Italics are mine, BTW.
And another from Neil Gaiman:
“Remember your name. Do not lose hope — what you seek will be found. Trust ghosts. Trust those that you have helped to help you in their turn. Trust dreams. Trust your heart and trust your story.”
And one more:
“Meet this transient world with neither grasping nor fear, trust the unfolding of life, and you will attain true serenity.”
~ Bhagavad Gita
Trust dreams, trust my story,trust preparation, trust my heart, trust others, be honest, know my true self, that deep inner knowing that I am working so hard to connect to.
Trust that the universe loves me and wants the best for me, that it is conspiring to help, not hurt me. Trust enough to go out and engage in the world, to risk things, to be my honest self
Tall order. No idea how this one will play out. It feels big.
No It feels HUGE. And scary. And wild. Not since that first word, that YES have I felt challenged by a word.

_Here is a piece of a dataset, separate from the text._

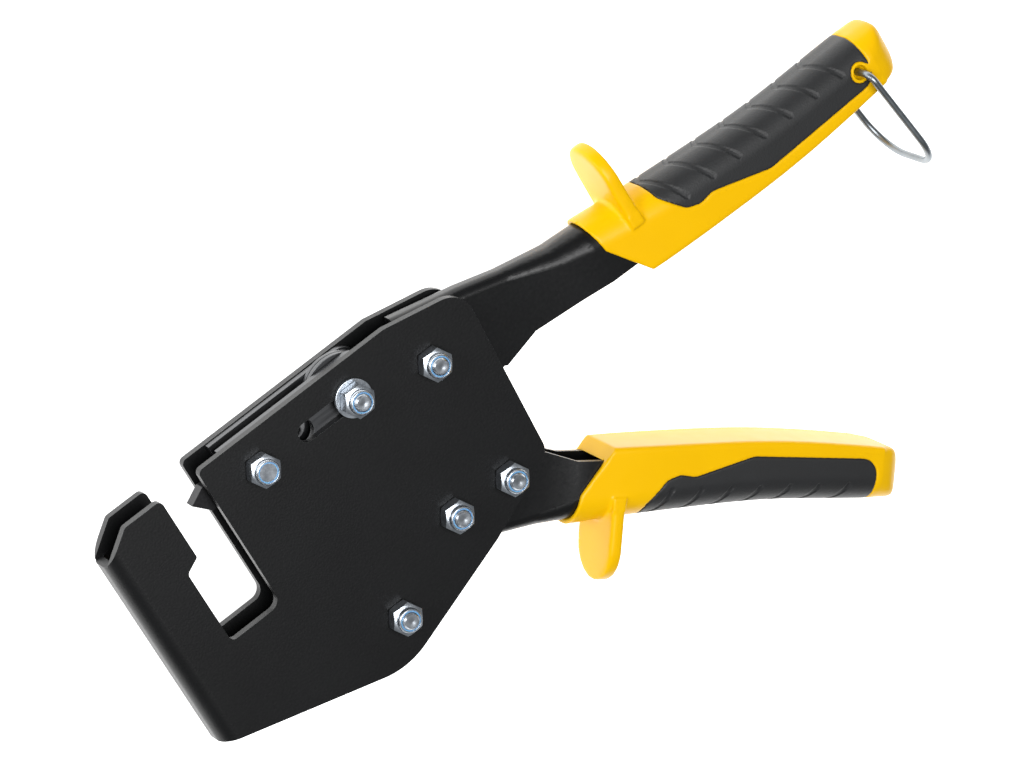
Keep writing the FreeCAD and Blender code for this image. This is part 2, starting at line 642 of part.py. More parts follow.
def make_lever_arm():
    """Lever: a folded channel whose two walls run on into cheeks with the knee's lobes."""
    outer, inner = make_channel("LeverArm", LEVER_STATIONS)
    corners = [
        ("-3", "15"), ("-10", "7"), ("-10.5", "-4"), (f"{KNEE_X} - 6.5", f"{KNEE_Y} + 2.6"),
        (f"{KNEE_X} + 1.5", f"{KNEE_Y} - 6.8"), ("12", "-21"), ("22", "-18"), ("22", "8"),
        ("10", "11")]
    parts = []
    for side, low, high in (("Near", WALL_LOW, WALL_HIGH),
                            ("Far", f"-{WALL_HIGH}", f"-{WALL_LOW}")):
        parts.append(plate(f"Cheek{side}", corners, low, high))
        parts.append(rod(f"Lobe{side}", "knee_lobe", low, high, KNEE_X, KNEE_Y))
    whole = fuse("LeverWhole", cut("LeverChannel", outer, inner), *parts)
    return cut("LeverArm", whole,
               rod("LeverBore", "bush_radius + running_play", "-arm_width", "arm_width"),
               rod("KneeBore", "knee_pin_radius", "-arm_width", "arm_width", KNEE_X,
                   KNEE_Y)), outer


def fixed_local(x, y):
    """Design place of a bolt in the fixed handle's own axes."""
    run, rise = f"({x} - fixed_grip_x)", f"({y} - fixed_grip_y)"
    turn = "fixed_grip_angle"
    return (f"({run} * cos({turn}) + {rise} * sin({turn}))",
            f"({run} * sin({turn}) - {rise} * cos({turn}))")


def make_fixed_arm():
    """Fixed arm: a folded channel clamped between the cheeks by the two rear bolts."""
    outer, inner = make_channel("FixedArm", FIXED_STATIONS)
    bores = [rod(f"FixedBore{k}", "bolt_radius", "-head_gap", "head_gap",
                 *fixed_local(*spot)) for k, spot in enumerate((REAR_UPPER, REAR_LOWER))]
    return cut("FixedArm", outer, inner, *bores), outer


# ---- grips --------------------------------------------------------------------------------

GRIP_STATIONS = (
    ("-24", "collar_width", "0", "collar_high_o + 0.4", "9.6"),
    ("-8", "collar_width + 0.6", "-grip_belly * 0.3", "collar_high_o - 1.2", "9.8"),
    ("6", "grip_width - 0.6", "-grip_belly * 0.6", "grip_root", "10"),
    ("30", "grip_width", "-grip_belly", "grip_root - 2.1", "10"),
    ("57", "grip_width", "-grip_belly", "grip_waist", "9.6"),
    ("80", "grip_width", "-grip_belly * 0.1", "grip_waist + 0.3", "9.6"),
    ("98", "grip_width", "grip_heel", "grip_tail", "9.6"),
    ("grip_length + 5", "grip_width - 1", "grip_heel + 2", "grip_tail", "9"),
)
PAD_OUTLINE = (
    ("5", "40"), ("9", "19"), ("15.5", "10.5"), ("20.5", "8.8"), ("26", "9.7"),
    ("47.5", "3.3"), ("95", "5.4"), ("95", "40"))
PAD_ROUNDS = ((2, "5"), (3, "3"), (4, "5"), (5, "8"), (6, "6"))


def make_grip(name, arm_outer, eyed):
    """Moulded grip in its own axes: the hard shell with its guard, and the soft pad."""
    form = loft(name + "Form", [
        d_section(f"{name}Form{k}", place, width, low, high, "1.6", bend)
        for k, (place, width, low, high, bend) in enumerate(GRIP_STATIONS)], straight=False)
    core = loft(name + "Core", [
        d_section(f"{name}Core{k}", place, f"{width} - 2 * pad_thick", f"{low} - 1",
                  f"{high} - pad_thick", "0.5", f"{bend} - pad_thick")
        for k, (place, width, low, high, bend) in enumerate(GRIP_STATIONS)], straight=False)
    side = plate(
        name + "Side",
        [("mouth_low + 2.8", "-4"), ("mouth_a", "mouth_o"), ("collar_front", "40"),
         ("grip_length - 6", "40"), ("grip_length", "grip_end_high"),
         ("grip_length", "grip_end_low"), ("grip_length - 9", "-4")],
        "-grip_width", "grip_width",
        rounds=((4, "grip_nose_round"), (5, "grip_nose_round")))
    plan = doc.addObject("PartDesign::Body", name + "Plan")
    plan_outline = start_sketch(plan, name + "PlanOutline", role="XZ_Plane")
    draw_outline(plan_outline, [
        ("-40", "-grip_width / 2"), ("grip_length", "-grip_width / 2"),
        ("grip_length", "grip_width / 2"), ("-40", "grip_width / 2")])
    pad(plan, plan_outline, "200", both_ways=True)
    round_edges(plan, name + "PlanRound", "grip_end_round", end_edges("grip_length"))
    body = common(name + "Body", form, side, plan)
    soft = common(name + "SoftZone", body, plate(
        name + "PadForm", list(PAD_OUTLINE), "-grip_width", "grip_width",
        rounds=PAD_ROUNDS))
    takes = [core]
    if eyed:
        takes.append(rod(name + "EyeRing", "eye_ring", "-grip_width", "grip_width",
                         "eye_a", "eye_o"))
    soft_pad = cut(name + "Pad", soft, *takes)
    fin_round = "fin_width / 2"
    blade = doc.addObject("Part::Box", name + "Blade")
    bind(blade, "Length", "fin_thick")
    bind(blade, "Width", f"fin_top - {fin_round} - grip_waist + 4")
    bind(blade, "Height", "fin_width")
    put(blade, "fin_a - fin_thick / 2", "grip_waist - 4", "-fin_width / 2")
    tip = doc.addObject("Part::Cylinder", name + "Tip")
    tip.Placement.Rotation = FreeCAD.Rotation(Y, 90)
    bind(tip, "Radius", fin_round)
    bind(tip, "Height", "fin_thick")
    put(tip, "fin_a - fin_thick / 2", f"fin_top - {fin_round}", "0")
    shell_takes = [soft_pad, arm_outer]
    if eyed:
        reach = "grip_width / 2 - bail_reach_in - eye_play"
        for end, sign in (("Near", ""), ("Far", "-")):
            deep = "grip_width / 2 - eye_mouth_deep"
            spans = ((reach, "grip_width", "bail_wire / 2 + eye_play"),
                     (deep, "grip_width", "eye_mouth"))
            for k, (low, high, radius) in enumerate(spans):
                if sign:
                    low, high = f"-({high})", f"-({low})"
                shell_takes.append(
                    rod(f"{name}Eye{end}{k}", radius, low, high, "eye_a", "eye_o"))
    shell = cut(name + "Shell", fuse(name + "Whole", body, blade, tip), *shell_takes)
    return shell, group(name + "PadPiece", soft_pad)


def end_edges(x):
    """Test for the upright edges at a body's end plane, along Y."""
    place = number(x)

    def test(edge):
        ends = [v.Point for v in edge.Vertexes]
        return (len(ends) == 2 and all(abs(p.x - place) < 0.01 for p in ends)
                and abs(ends[0].z - ends[1].z) < 0.01)
    return test


lever_arm, lever_outer = make_lever_arm()
subpart(lever_arm, "lever_arm")
knee_pin = rod("KneePinRod", "knee_pin_radius", f"-{WALL_HIGH}", WALL_HIGH, KNEE_X, KNEE_Y)
subpart(group("KneePin", knee_pin), "knee_pin")
fixed_arm, fixed_outer = make_fixed_arm()
FIXED_PLACE = ("fixed_grip_x", "fixed_grip_y", "fixed_grip_angle")
LEVER_PLACE = ("lever_grip_x", "lever_grip_y")
subpart(fixed_arm, "fixed_arm", *FIXED_PLACE)
subpart(group("ArmSpacers", *(
    tube(f"ArmSpacer{k}", "spacer_radius", "-head_gap / 2 + arm_sheet",
         "head_gap / 2 - arm_sheet", *spot)
    for k, spot in enumerate((REAR_UPPER, REAR_LOWER)))), "arm_spacers")

# ---- grips --------------------------------------------------------------------------------

arm_in_grip = put(group("LeverArmInGrip", lever_outer), "-lever_grip_x", "-lever_grip_y")
lever_shell, lever_pad = make_grip("LeverGrip", arm_in_grip, eyed=True)
subpart(lever_shell, "lever_grip_shell", *LEVER_PLACE)
subpart(lever_pad, "lever_grip_pad", *LEVER_PLACE)
fixed_shell, fixed_pad = make_grip("FixedGrip", fixed_outer, eyed=False)
subpart(fixed_shell, "fixed_grip_shell", *FIXED_PLACE)
subpart(fixed_pad, "fixed_grip_pad", *FIXED_PLACE)

# ---- return spring ------------------------------------------------------------------------

COIL_SWEEP = "(rest_angle - press_angle - 180 + 360 * coil_turns)"
COIL_HIGH = f"(coil_pitch * {COIL_SWEEP} / 360)"


def spring_leg(name, length, start, height, direction):
    """Straight end of the spring, leaving the coil along its tangent."""
    leg = doc.addObject("Part::Cylinder", name)
    bind(leg, "Radius", "spring_wire / 2")
    bind(leg, "Height", length)
    place = f"vector(coil_mean * cos({start}); coil_mean * sin({start}); {height})"
    bind(leg, "Placement", f"placement({place}; rotationz({direction}) * rotationy(90))")
    return leg


def make_spring():
    """Torsion spring round the bush: one leg rests on a spacer, one presses the lever."""
    helix = doc.addObject("Part::Helix", "CoilLine")
    bind(helix, "Pitch", "coil_pitch")
    bind(helix, "Height", COIL_HIGH)
    bind(helix, "Radius", "coil_mean")
    wire = doc.addObject("Part::Circle", "CoilWire")
    bind(wire, "Radius", "spring_wire / 2")
    wire.Placement.Rotation = FreeCAD.Rotation(X, 90)
    bind(wire, "Placement.Base.x", "coil_mean")
    coil = doc.addObject("Part::Sweep", "Coil")
    coil.Sections = [wire]
    coil.Spine = (helix, ["Edge1"])
    coil.Solid = True
    coil.Frenet = True
    place = f"vector(0; 0; -{COIL_HIGH} / 2)"
    bind(coil, "Placement", f"placement({place}; rotationz(press_angle + 90))")
    return fuse("ReturnSpring", coil,
                spring_leg("PressLeg", "press_leg", "press_angle + 90",
                           f"-{COIL_HIGH} / 2", "press_angle"),
                spring_leg("RestLeg", "rest_leg", "rest_angle - 90",
                           f"{COIL_HIGH} / 2", "rest_angle"))


subpart(make_spring(), "return_spring")

# ---- bail ---------------------------------------------------------------------------------


def straight(name, length, x, z, upright):
    """Straight run of the bail's wire, along Z or along the bail."""
    run = doc.addObject("Part::Cylinder", name)
    if not upright:
        run.Placement.Rotation = FreeCAD.Rotation(Y, 90)
    bind(run, "Radius", "bail_wire / 2")
    bind(run, "Height", length)
    return put(run, x, "0", z)


def bend(name, radius, x, z, start):
    """Quarter turn of the bail's wire, in the loop's own plane."""
    turn = doc.addObject("Part::Torus", name)
    turn.Placement.Rotation = FreeCAD.Rotation(Y, start) * FreeCAD.Rotation(X, -90)
    turn.Angle3 = 90
    bind(turn, "Radius1", radius)
    bind(turn, "Radius2", "bail_wire / 2")
    return put(turn, x, "0", z)


def make_bail():
    """Wire loop: two short ends in the grip's eyes, two legs and a rounded foot."""
    half, stub = "bail_spread / 2", "grip_width / 2 - bail_reach_in"
    leg = "bail_length - bail_elbow - bail_round"
    foot = "bail_length - bail_round"
    corner = "bail_spread / 2 - bail_round"
    return fuse(
        "Bail",
        straight("StubNear", f"{half} - bail_elbow - ({stub})", "0", stub, True),
        straight("StubFar", f"{half} - bail_elbow - ({stub})", "0",
                 f"-{half} + bail_elbow", True),
        bend("ElbowNear", "bail_elbow", "bail_elbow", f"{half} - bail_elbow", 180),
        bend("ElbowFar", "bail_elbow", "bail_elbow", f"-{half} + bail_elbow", 90),
        straight("LegNear", leg, "bail_elbow", half, False),
        straight("LegFar", leg, "bail_elbow", f"-{half}", False),
        bend("FootNear", "bail_round", foot, corner, 270),
        bend("FootFar", "bail_round", foot, f"-({corner})", 0),
        straight("Foot", f"2 * ({corner})", "bail_length", f"-({corner})", True))


subpart(make_bail(), "bail", "lever_grip_x + eye_a", "lever_grip_y + eye_o", "bail_angle")

# ---- finished pieces ----------------------------------------------------------------------

doc.recompute()
for thing in doc.Objects:
    if "Invalid" in thing.State or "Error" in thing.State:
        raise RuntimeError(f"{thing.Name} can't be worked out")
for thing in subparts:
    if thing.Shape.isNull() or not thing.Shape.isValid() or not thing.Shape.Solids:
        raise RuntimeError(f"{thing.Label} has no sound shape")
os.makedirs("parts", exist_ok=True)
for thing in subparts:
    thing.Shape.exportStep(f"parts/{thing.Label}.step")
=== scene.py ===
import math

import bmesh
import bpy
from mathutils import Matrix, Vector


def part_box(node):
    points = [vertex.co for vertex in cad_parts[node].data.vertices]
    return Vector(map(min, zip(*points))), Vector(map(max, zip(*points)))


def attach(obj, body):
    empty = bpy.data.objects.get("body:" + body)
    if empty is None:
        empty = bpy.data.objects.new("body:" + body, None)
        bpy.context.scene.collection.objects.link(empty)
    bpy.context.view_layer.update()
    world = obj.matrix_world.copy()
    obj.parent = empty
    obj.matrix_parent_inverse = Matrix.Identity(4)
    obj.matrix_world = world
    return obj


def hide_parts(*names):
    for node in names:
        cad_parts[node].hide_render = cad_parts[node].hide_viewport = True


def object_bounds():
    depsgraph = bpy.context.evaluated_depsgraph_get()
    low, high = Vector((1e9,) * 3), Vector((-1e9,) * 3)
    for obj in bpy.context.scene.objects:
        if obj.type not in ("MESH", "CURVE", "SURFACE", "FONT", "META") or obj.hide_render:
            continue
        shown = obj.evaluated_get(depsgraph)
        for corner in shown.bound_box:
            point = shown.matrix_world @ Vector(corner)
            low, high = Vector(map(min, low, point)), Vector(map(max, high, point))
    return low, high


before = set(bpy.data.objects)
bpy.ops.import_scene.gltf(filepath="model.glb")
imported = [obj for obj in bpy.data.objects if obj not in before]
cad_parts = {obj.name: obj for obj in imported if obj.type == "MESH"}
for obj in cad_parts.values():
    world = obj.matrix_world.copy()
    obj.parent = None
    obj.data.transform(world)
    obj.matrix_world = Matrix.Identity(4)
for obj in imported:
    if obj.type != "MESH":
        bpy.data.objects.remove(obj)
cad_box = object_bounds()

# Table and studio. The plier lies on its side on a pale matt table top, under two large soft
# lamps and a pale room, the way a small tool is laid out for a catalogue.
table_side = 6.0
table_drop = 0.0004


def colour(hex_code):
    """sRGB hex colour as linear red, green, blue and full alpha."""
    parts = [int(hex_code[k:k + 2], 16) / 255 for k in (1, 3, 5)]
    return [p / 12.92 if p <= 0.04045 else ((p + 0.055) / 1.055) ** 2.4 for p in parts] + [1.0]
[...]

It’s time, I think.
Here’s perhaps my favorite poem, ever, by Mary Oliver:
One day you finally knew
what you had to do, and began,
though the voices around you
their bad advice–
though the whole house
began to tremble
and you felt the old tug
at your ankles.
‘Mend my life!’
each voice cried.
But you didn’t stop.
You knew what you had to do,
though the wind pried
with its stiff fingers
at the very foundations,
though their melancholy
It was already late
enough, and a wild night,
and the road full of fallen
branches and stones.
But little by little,
as you left their voices behind,
the stars began to burn
through the sheets of clouds,
and there was a new voice
which you slowly
recognised as your own,
that kept you company
as you strode deeper and deeper
into the world,
determined to do
the only thing you could do–
determined to save
the only life you could save.
I think that YES saved my life… actually I know it did.
And TRUST? Now it’s time to trust in that life, that me, that was saved.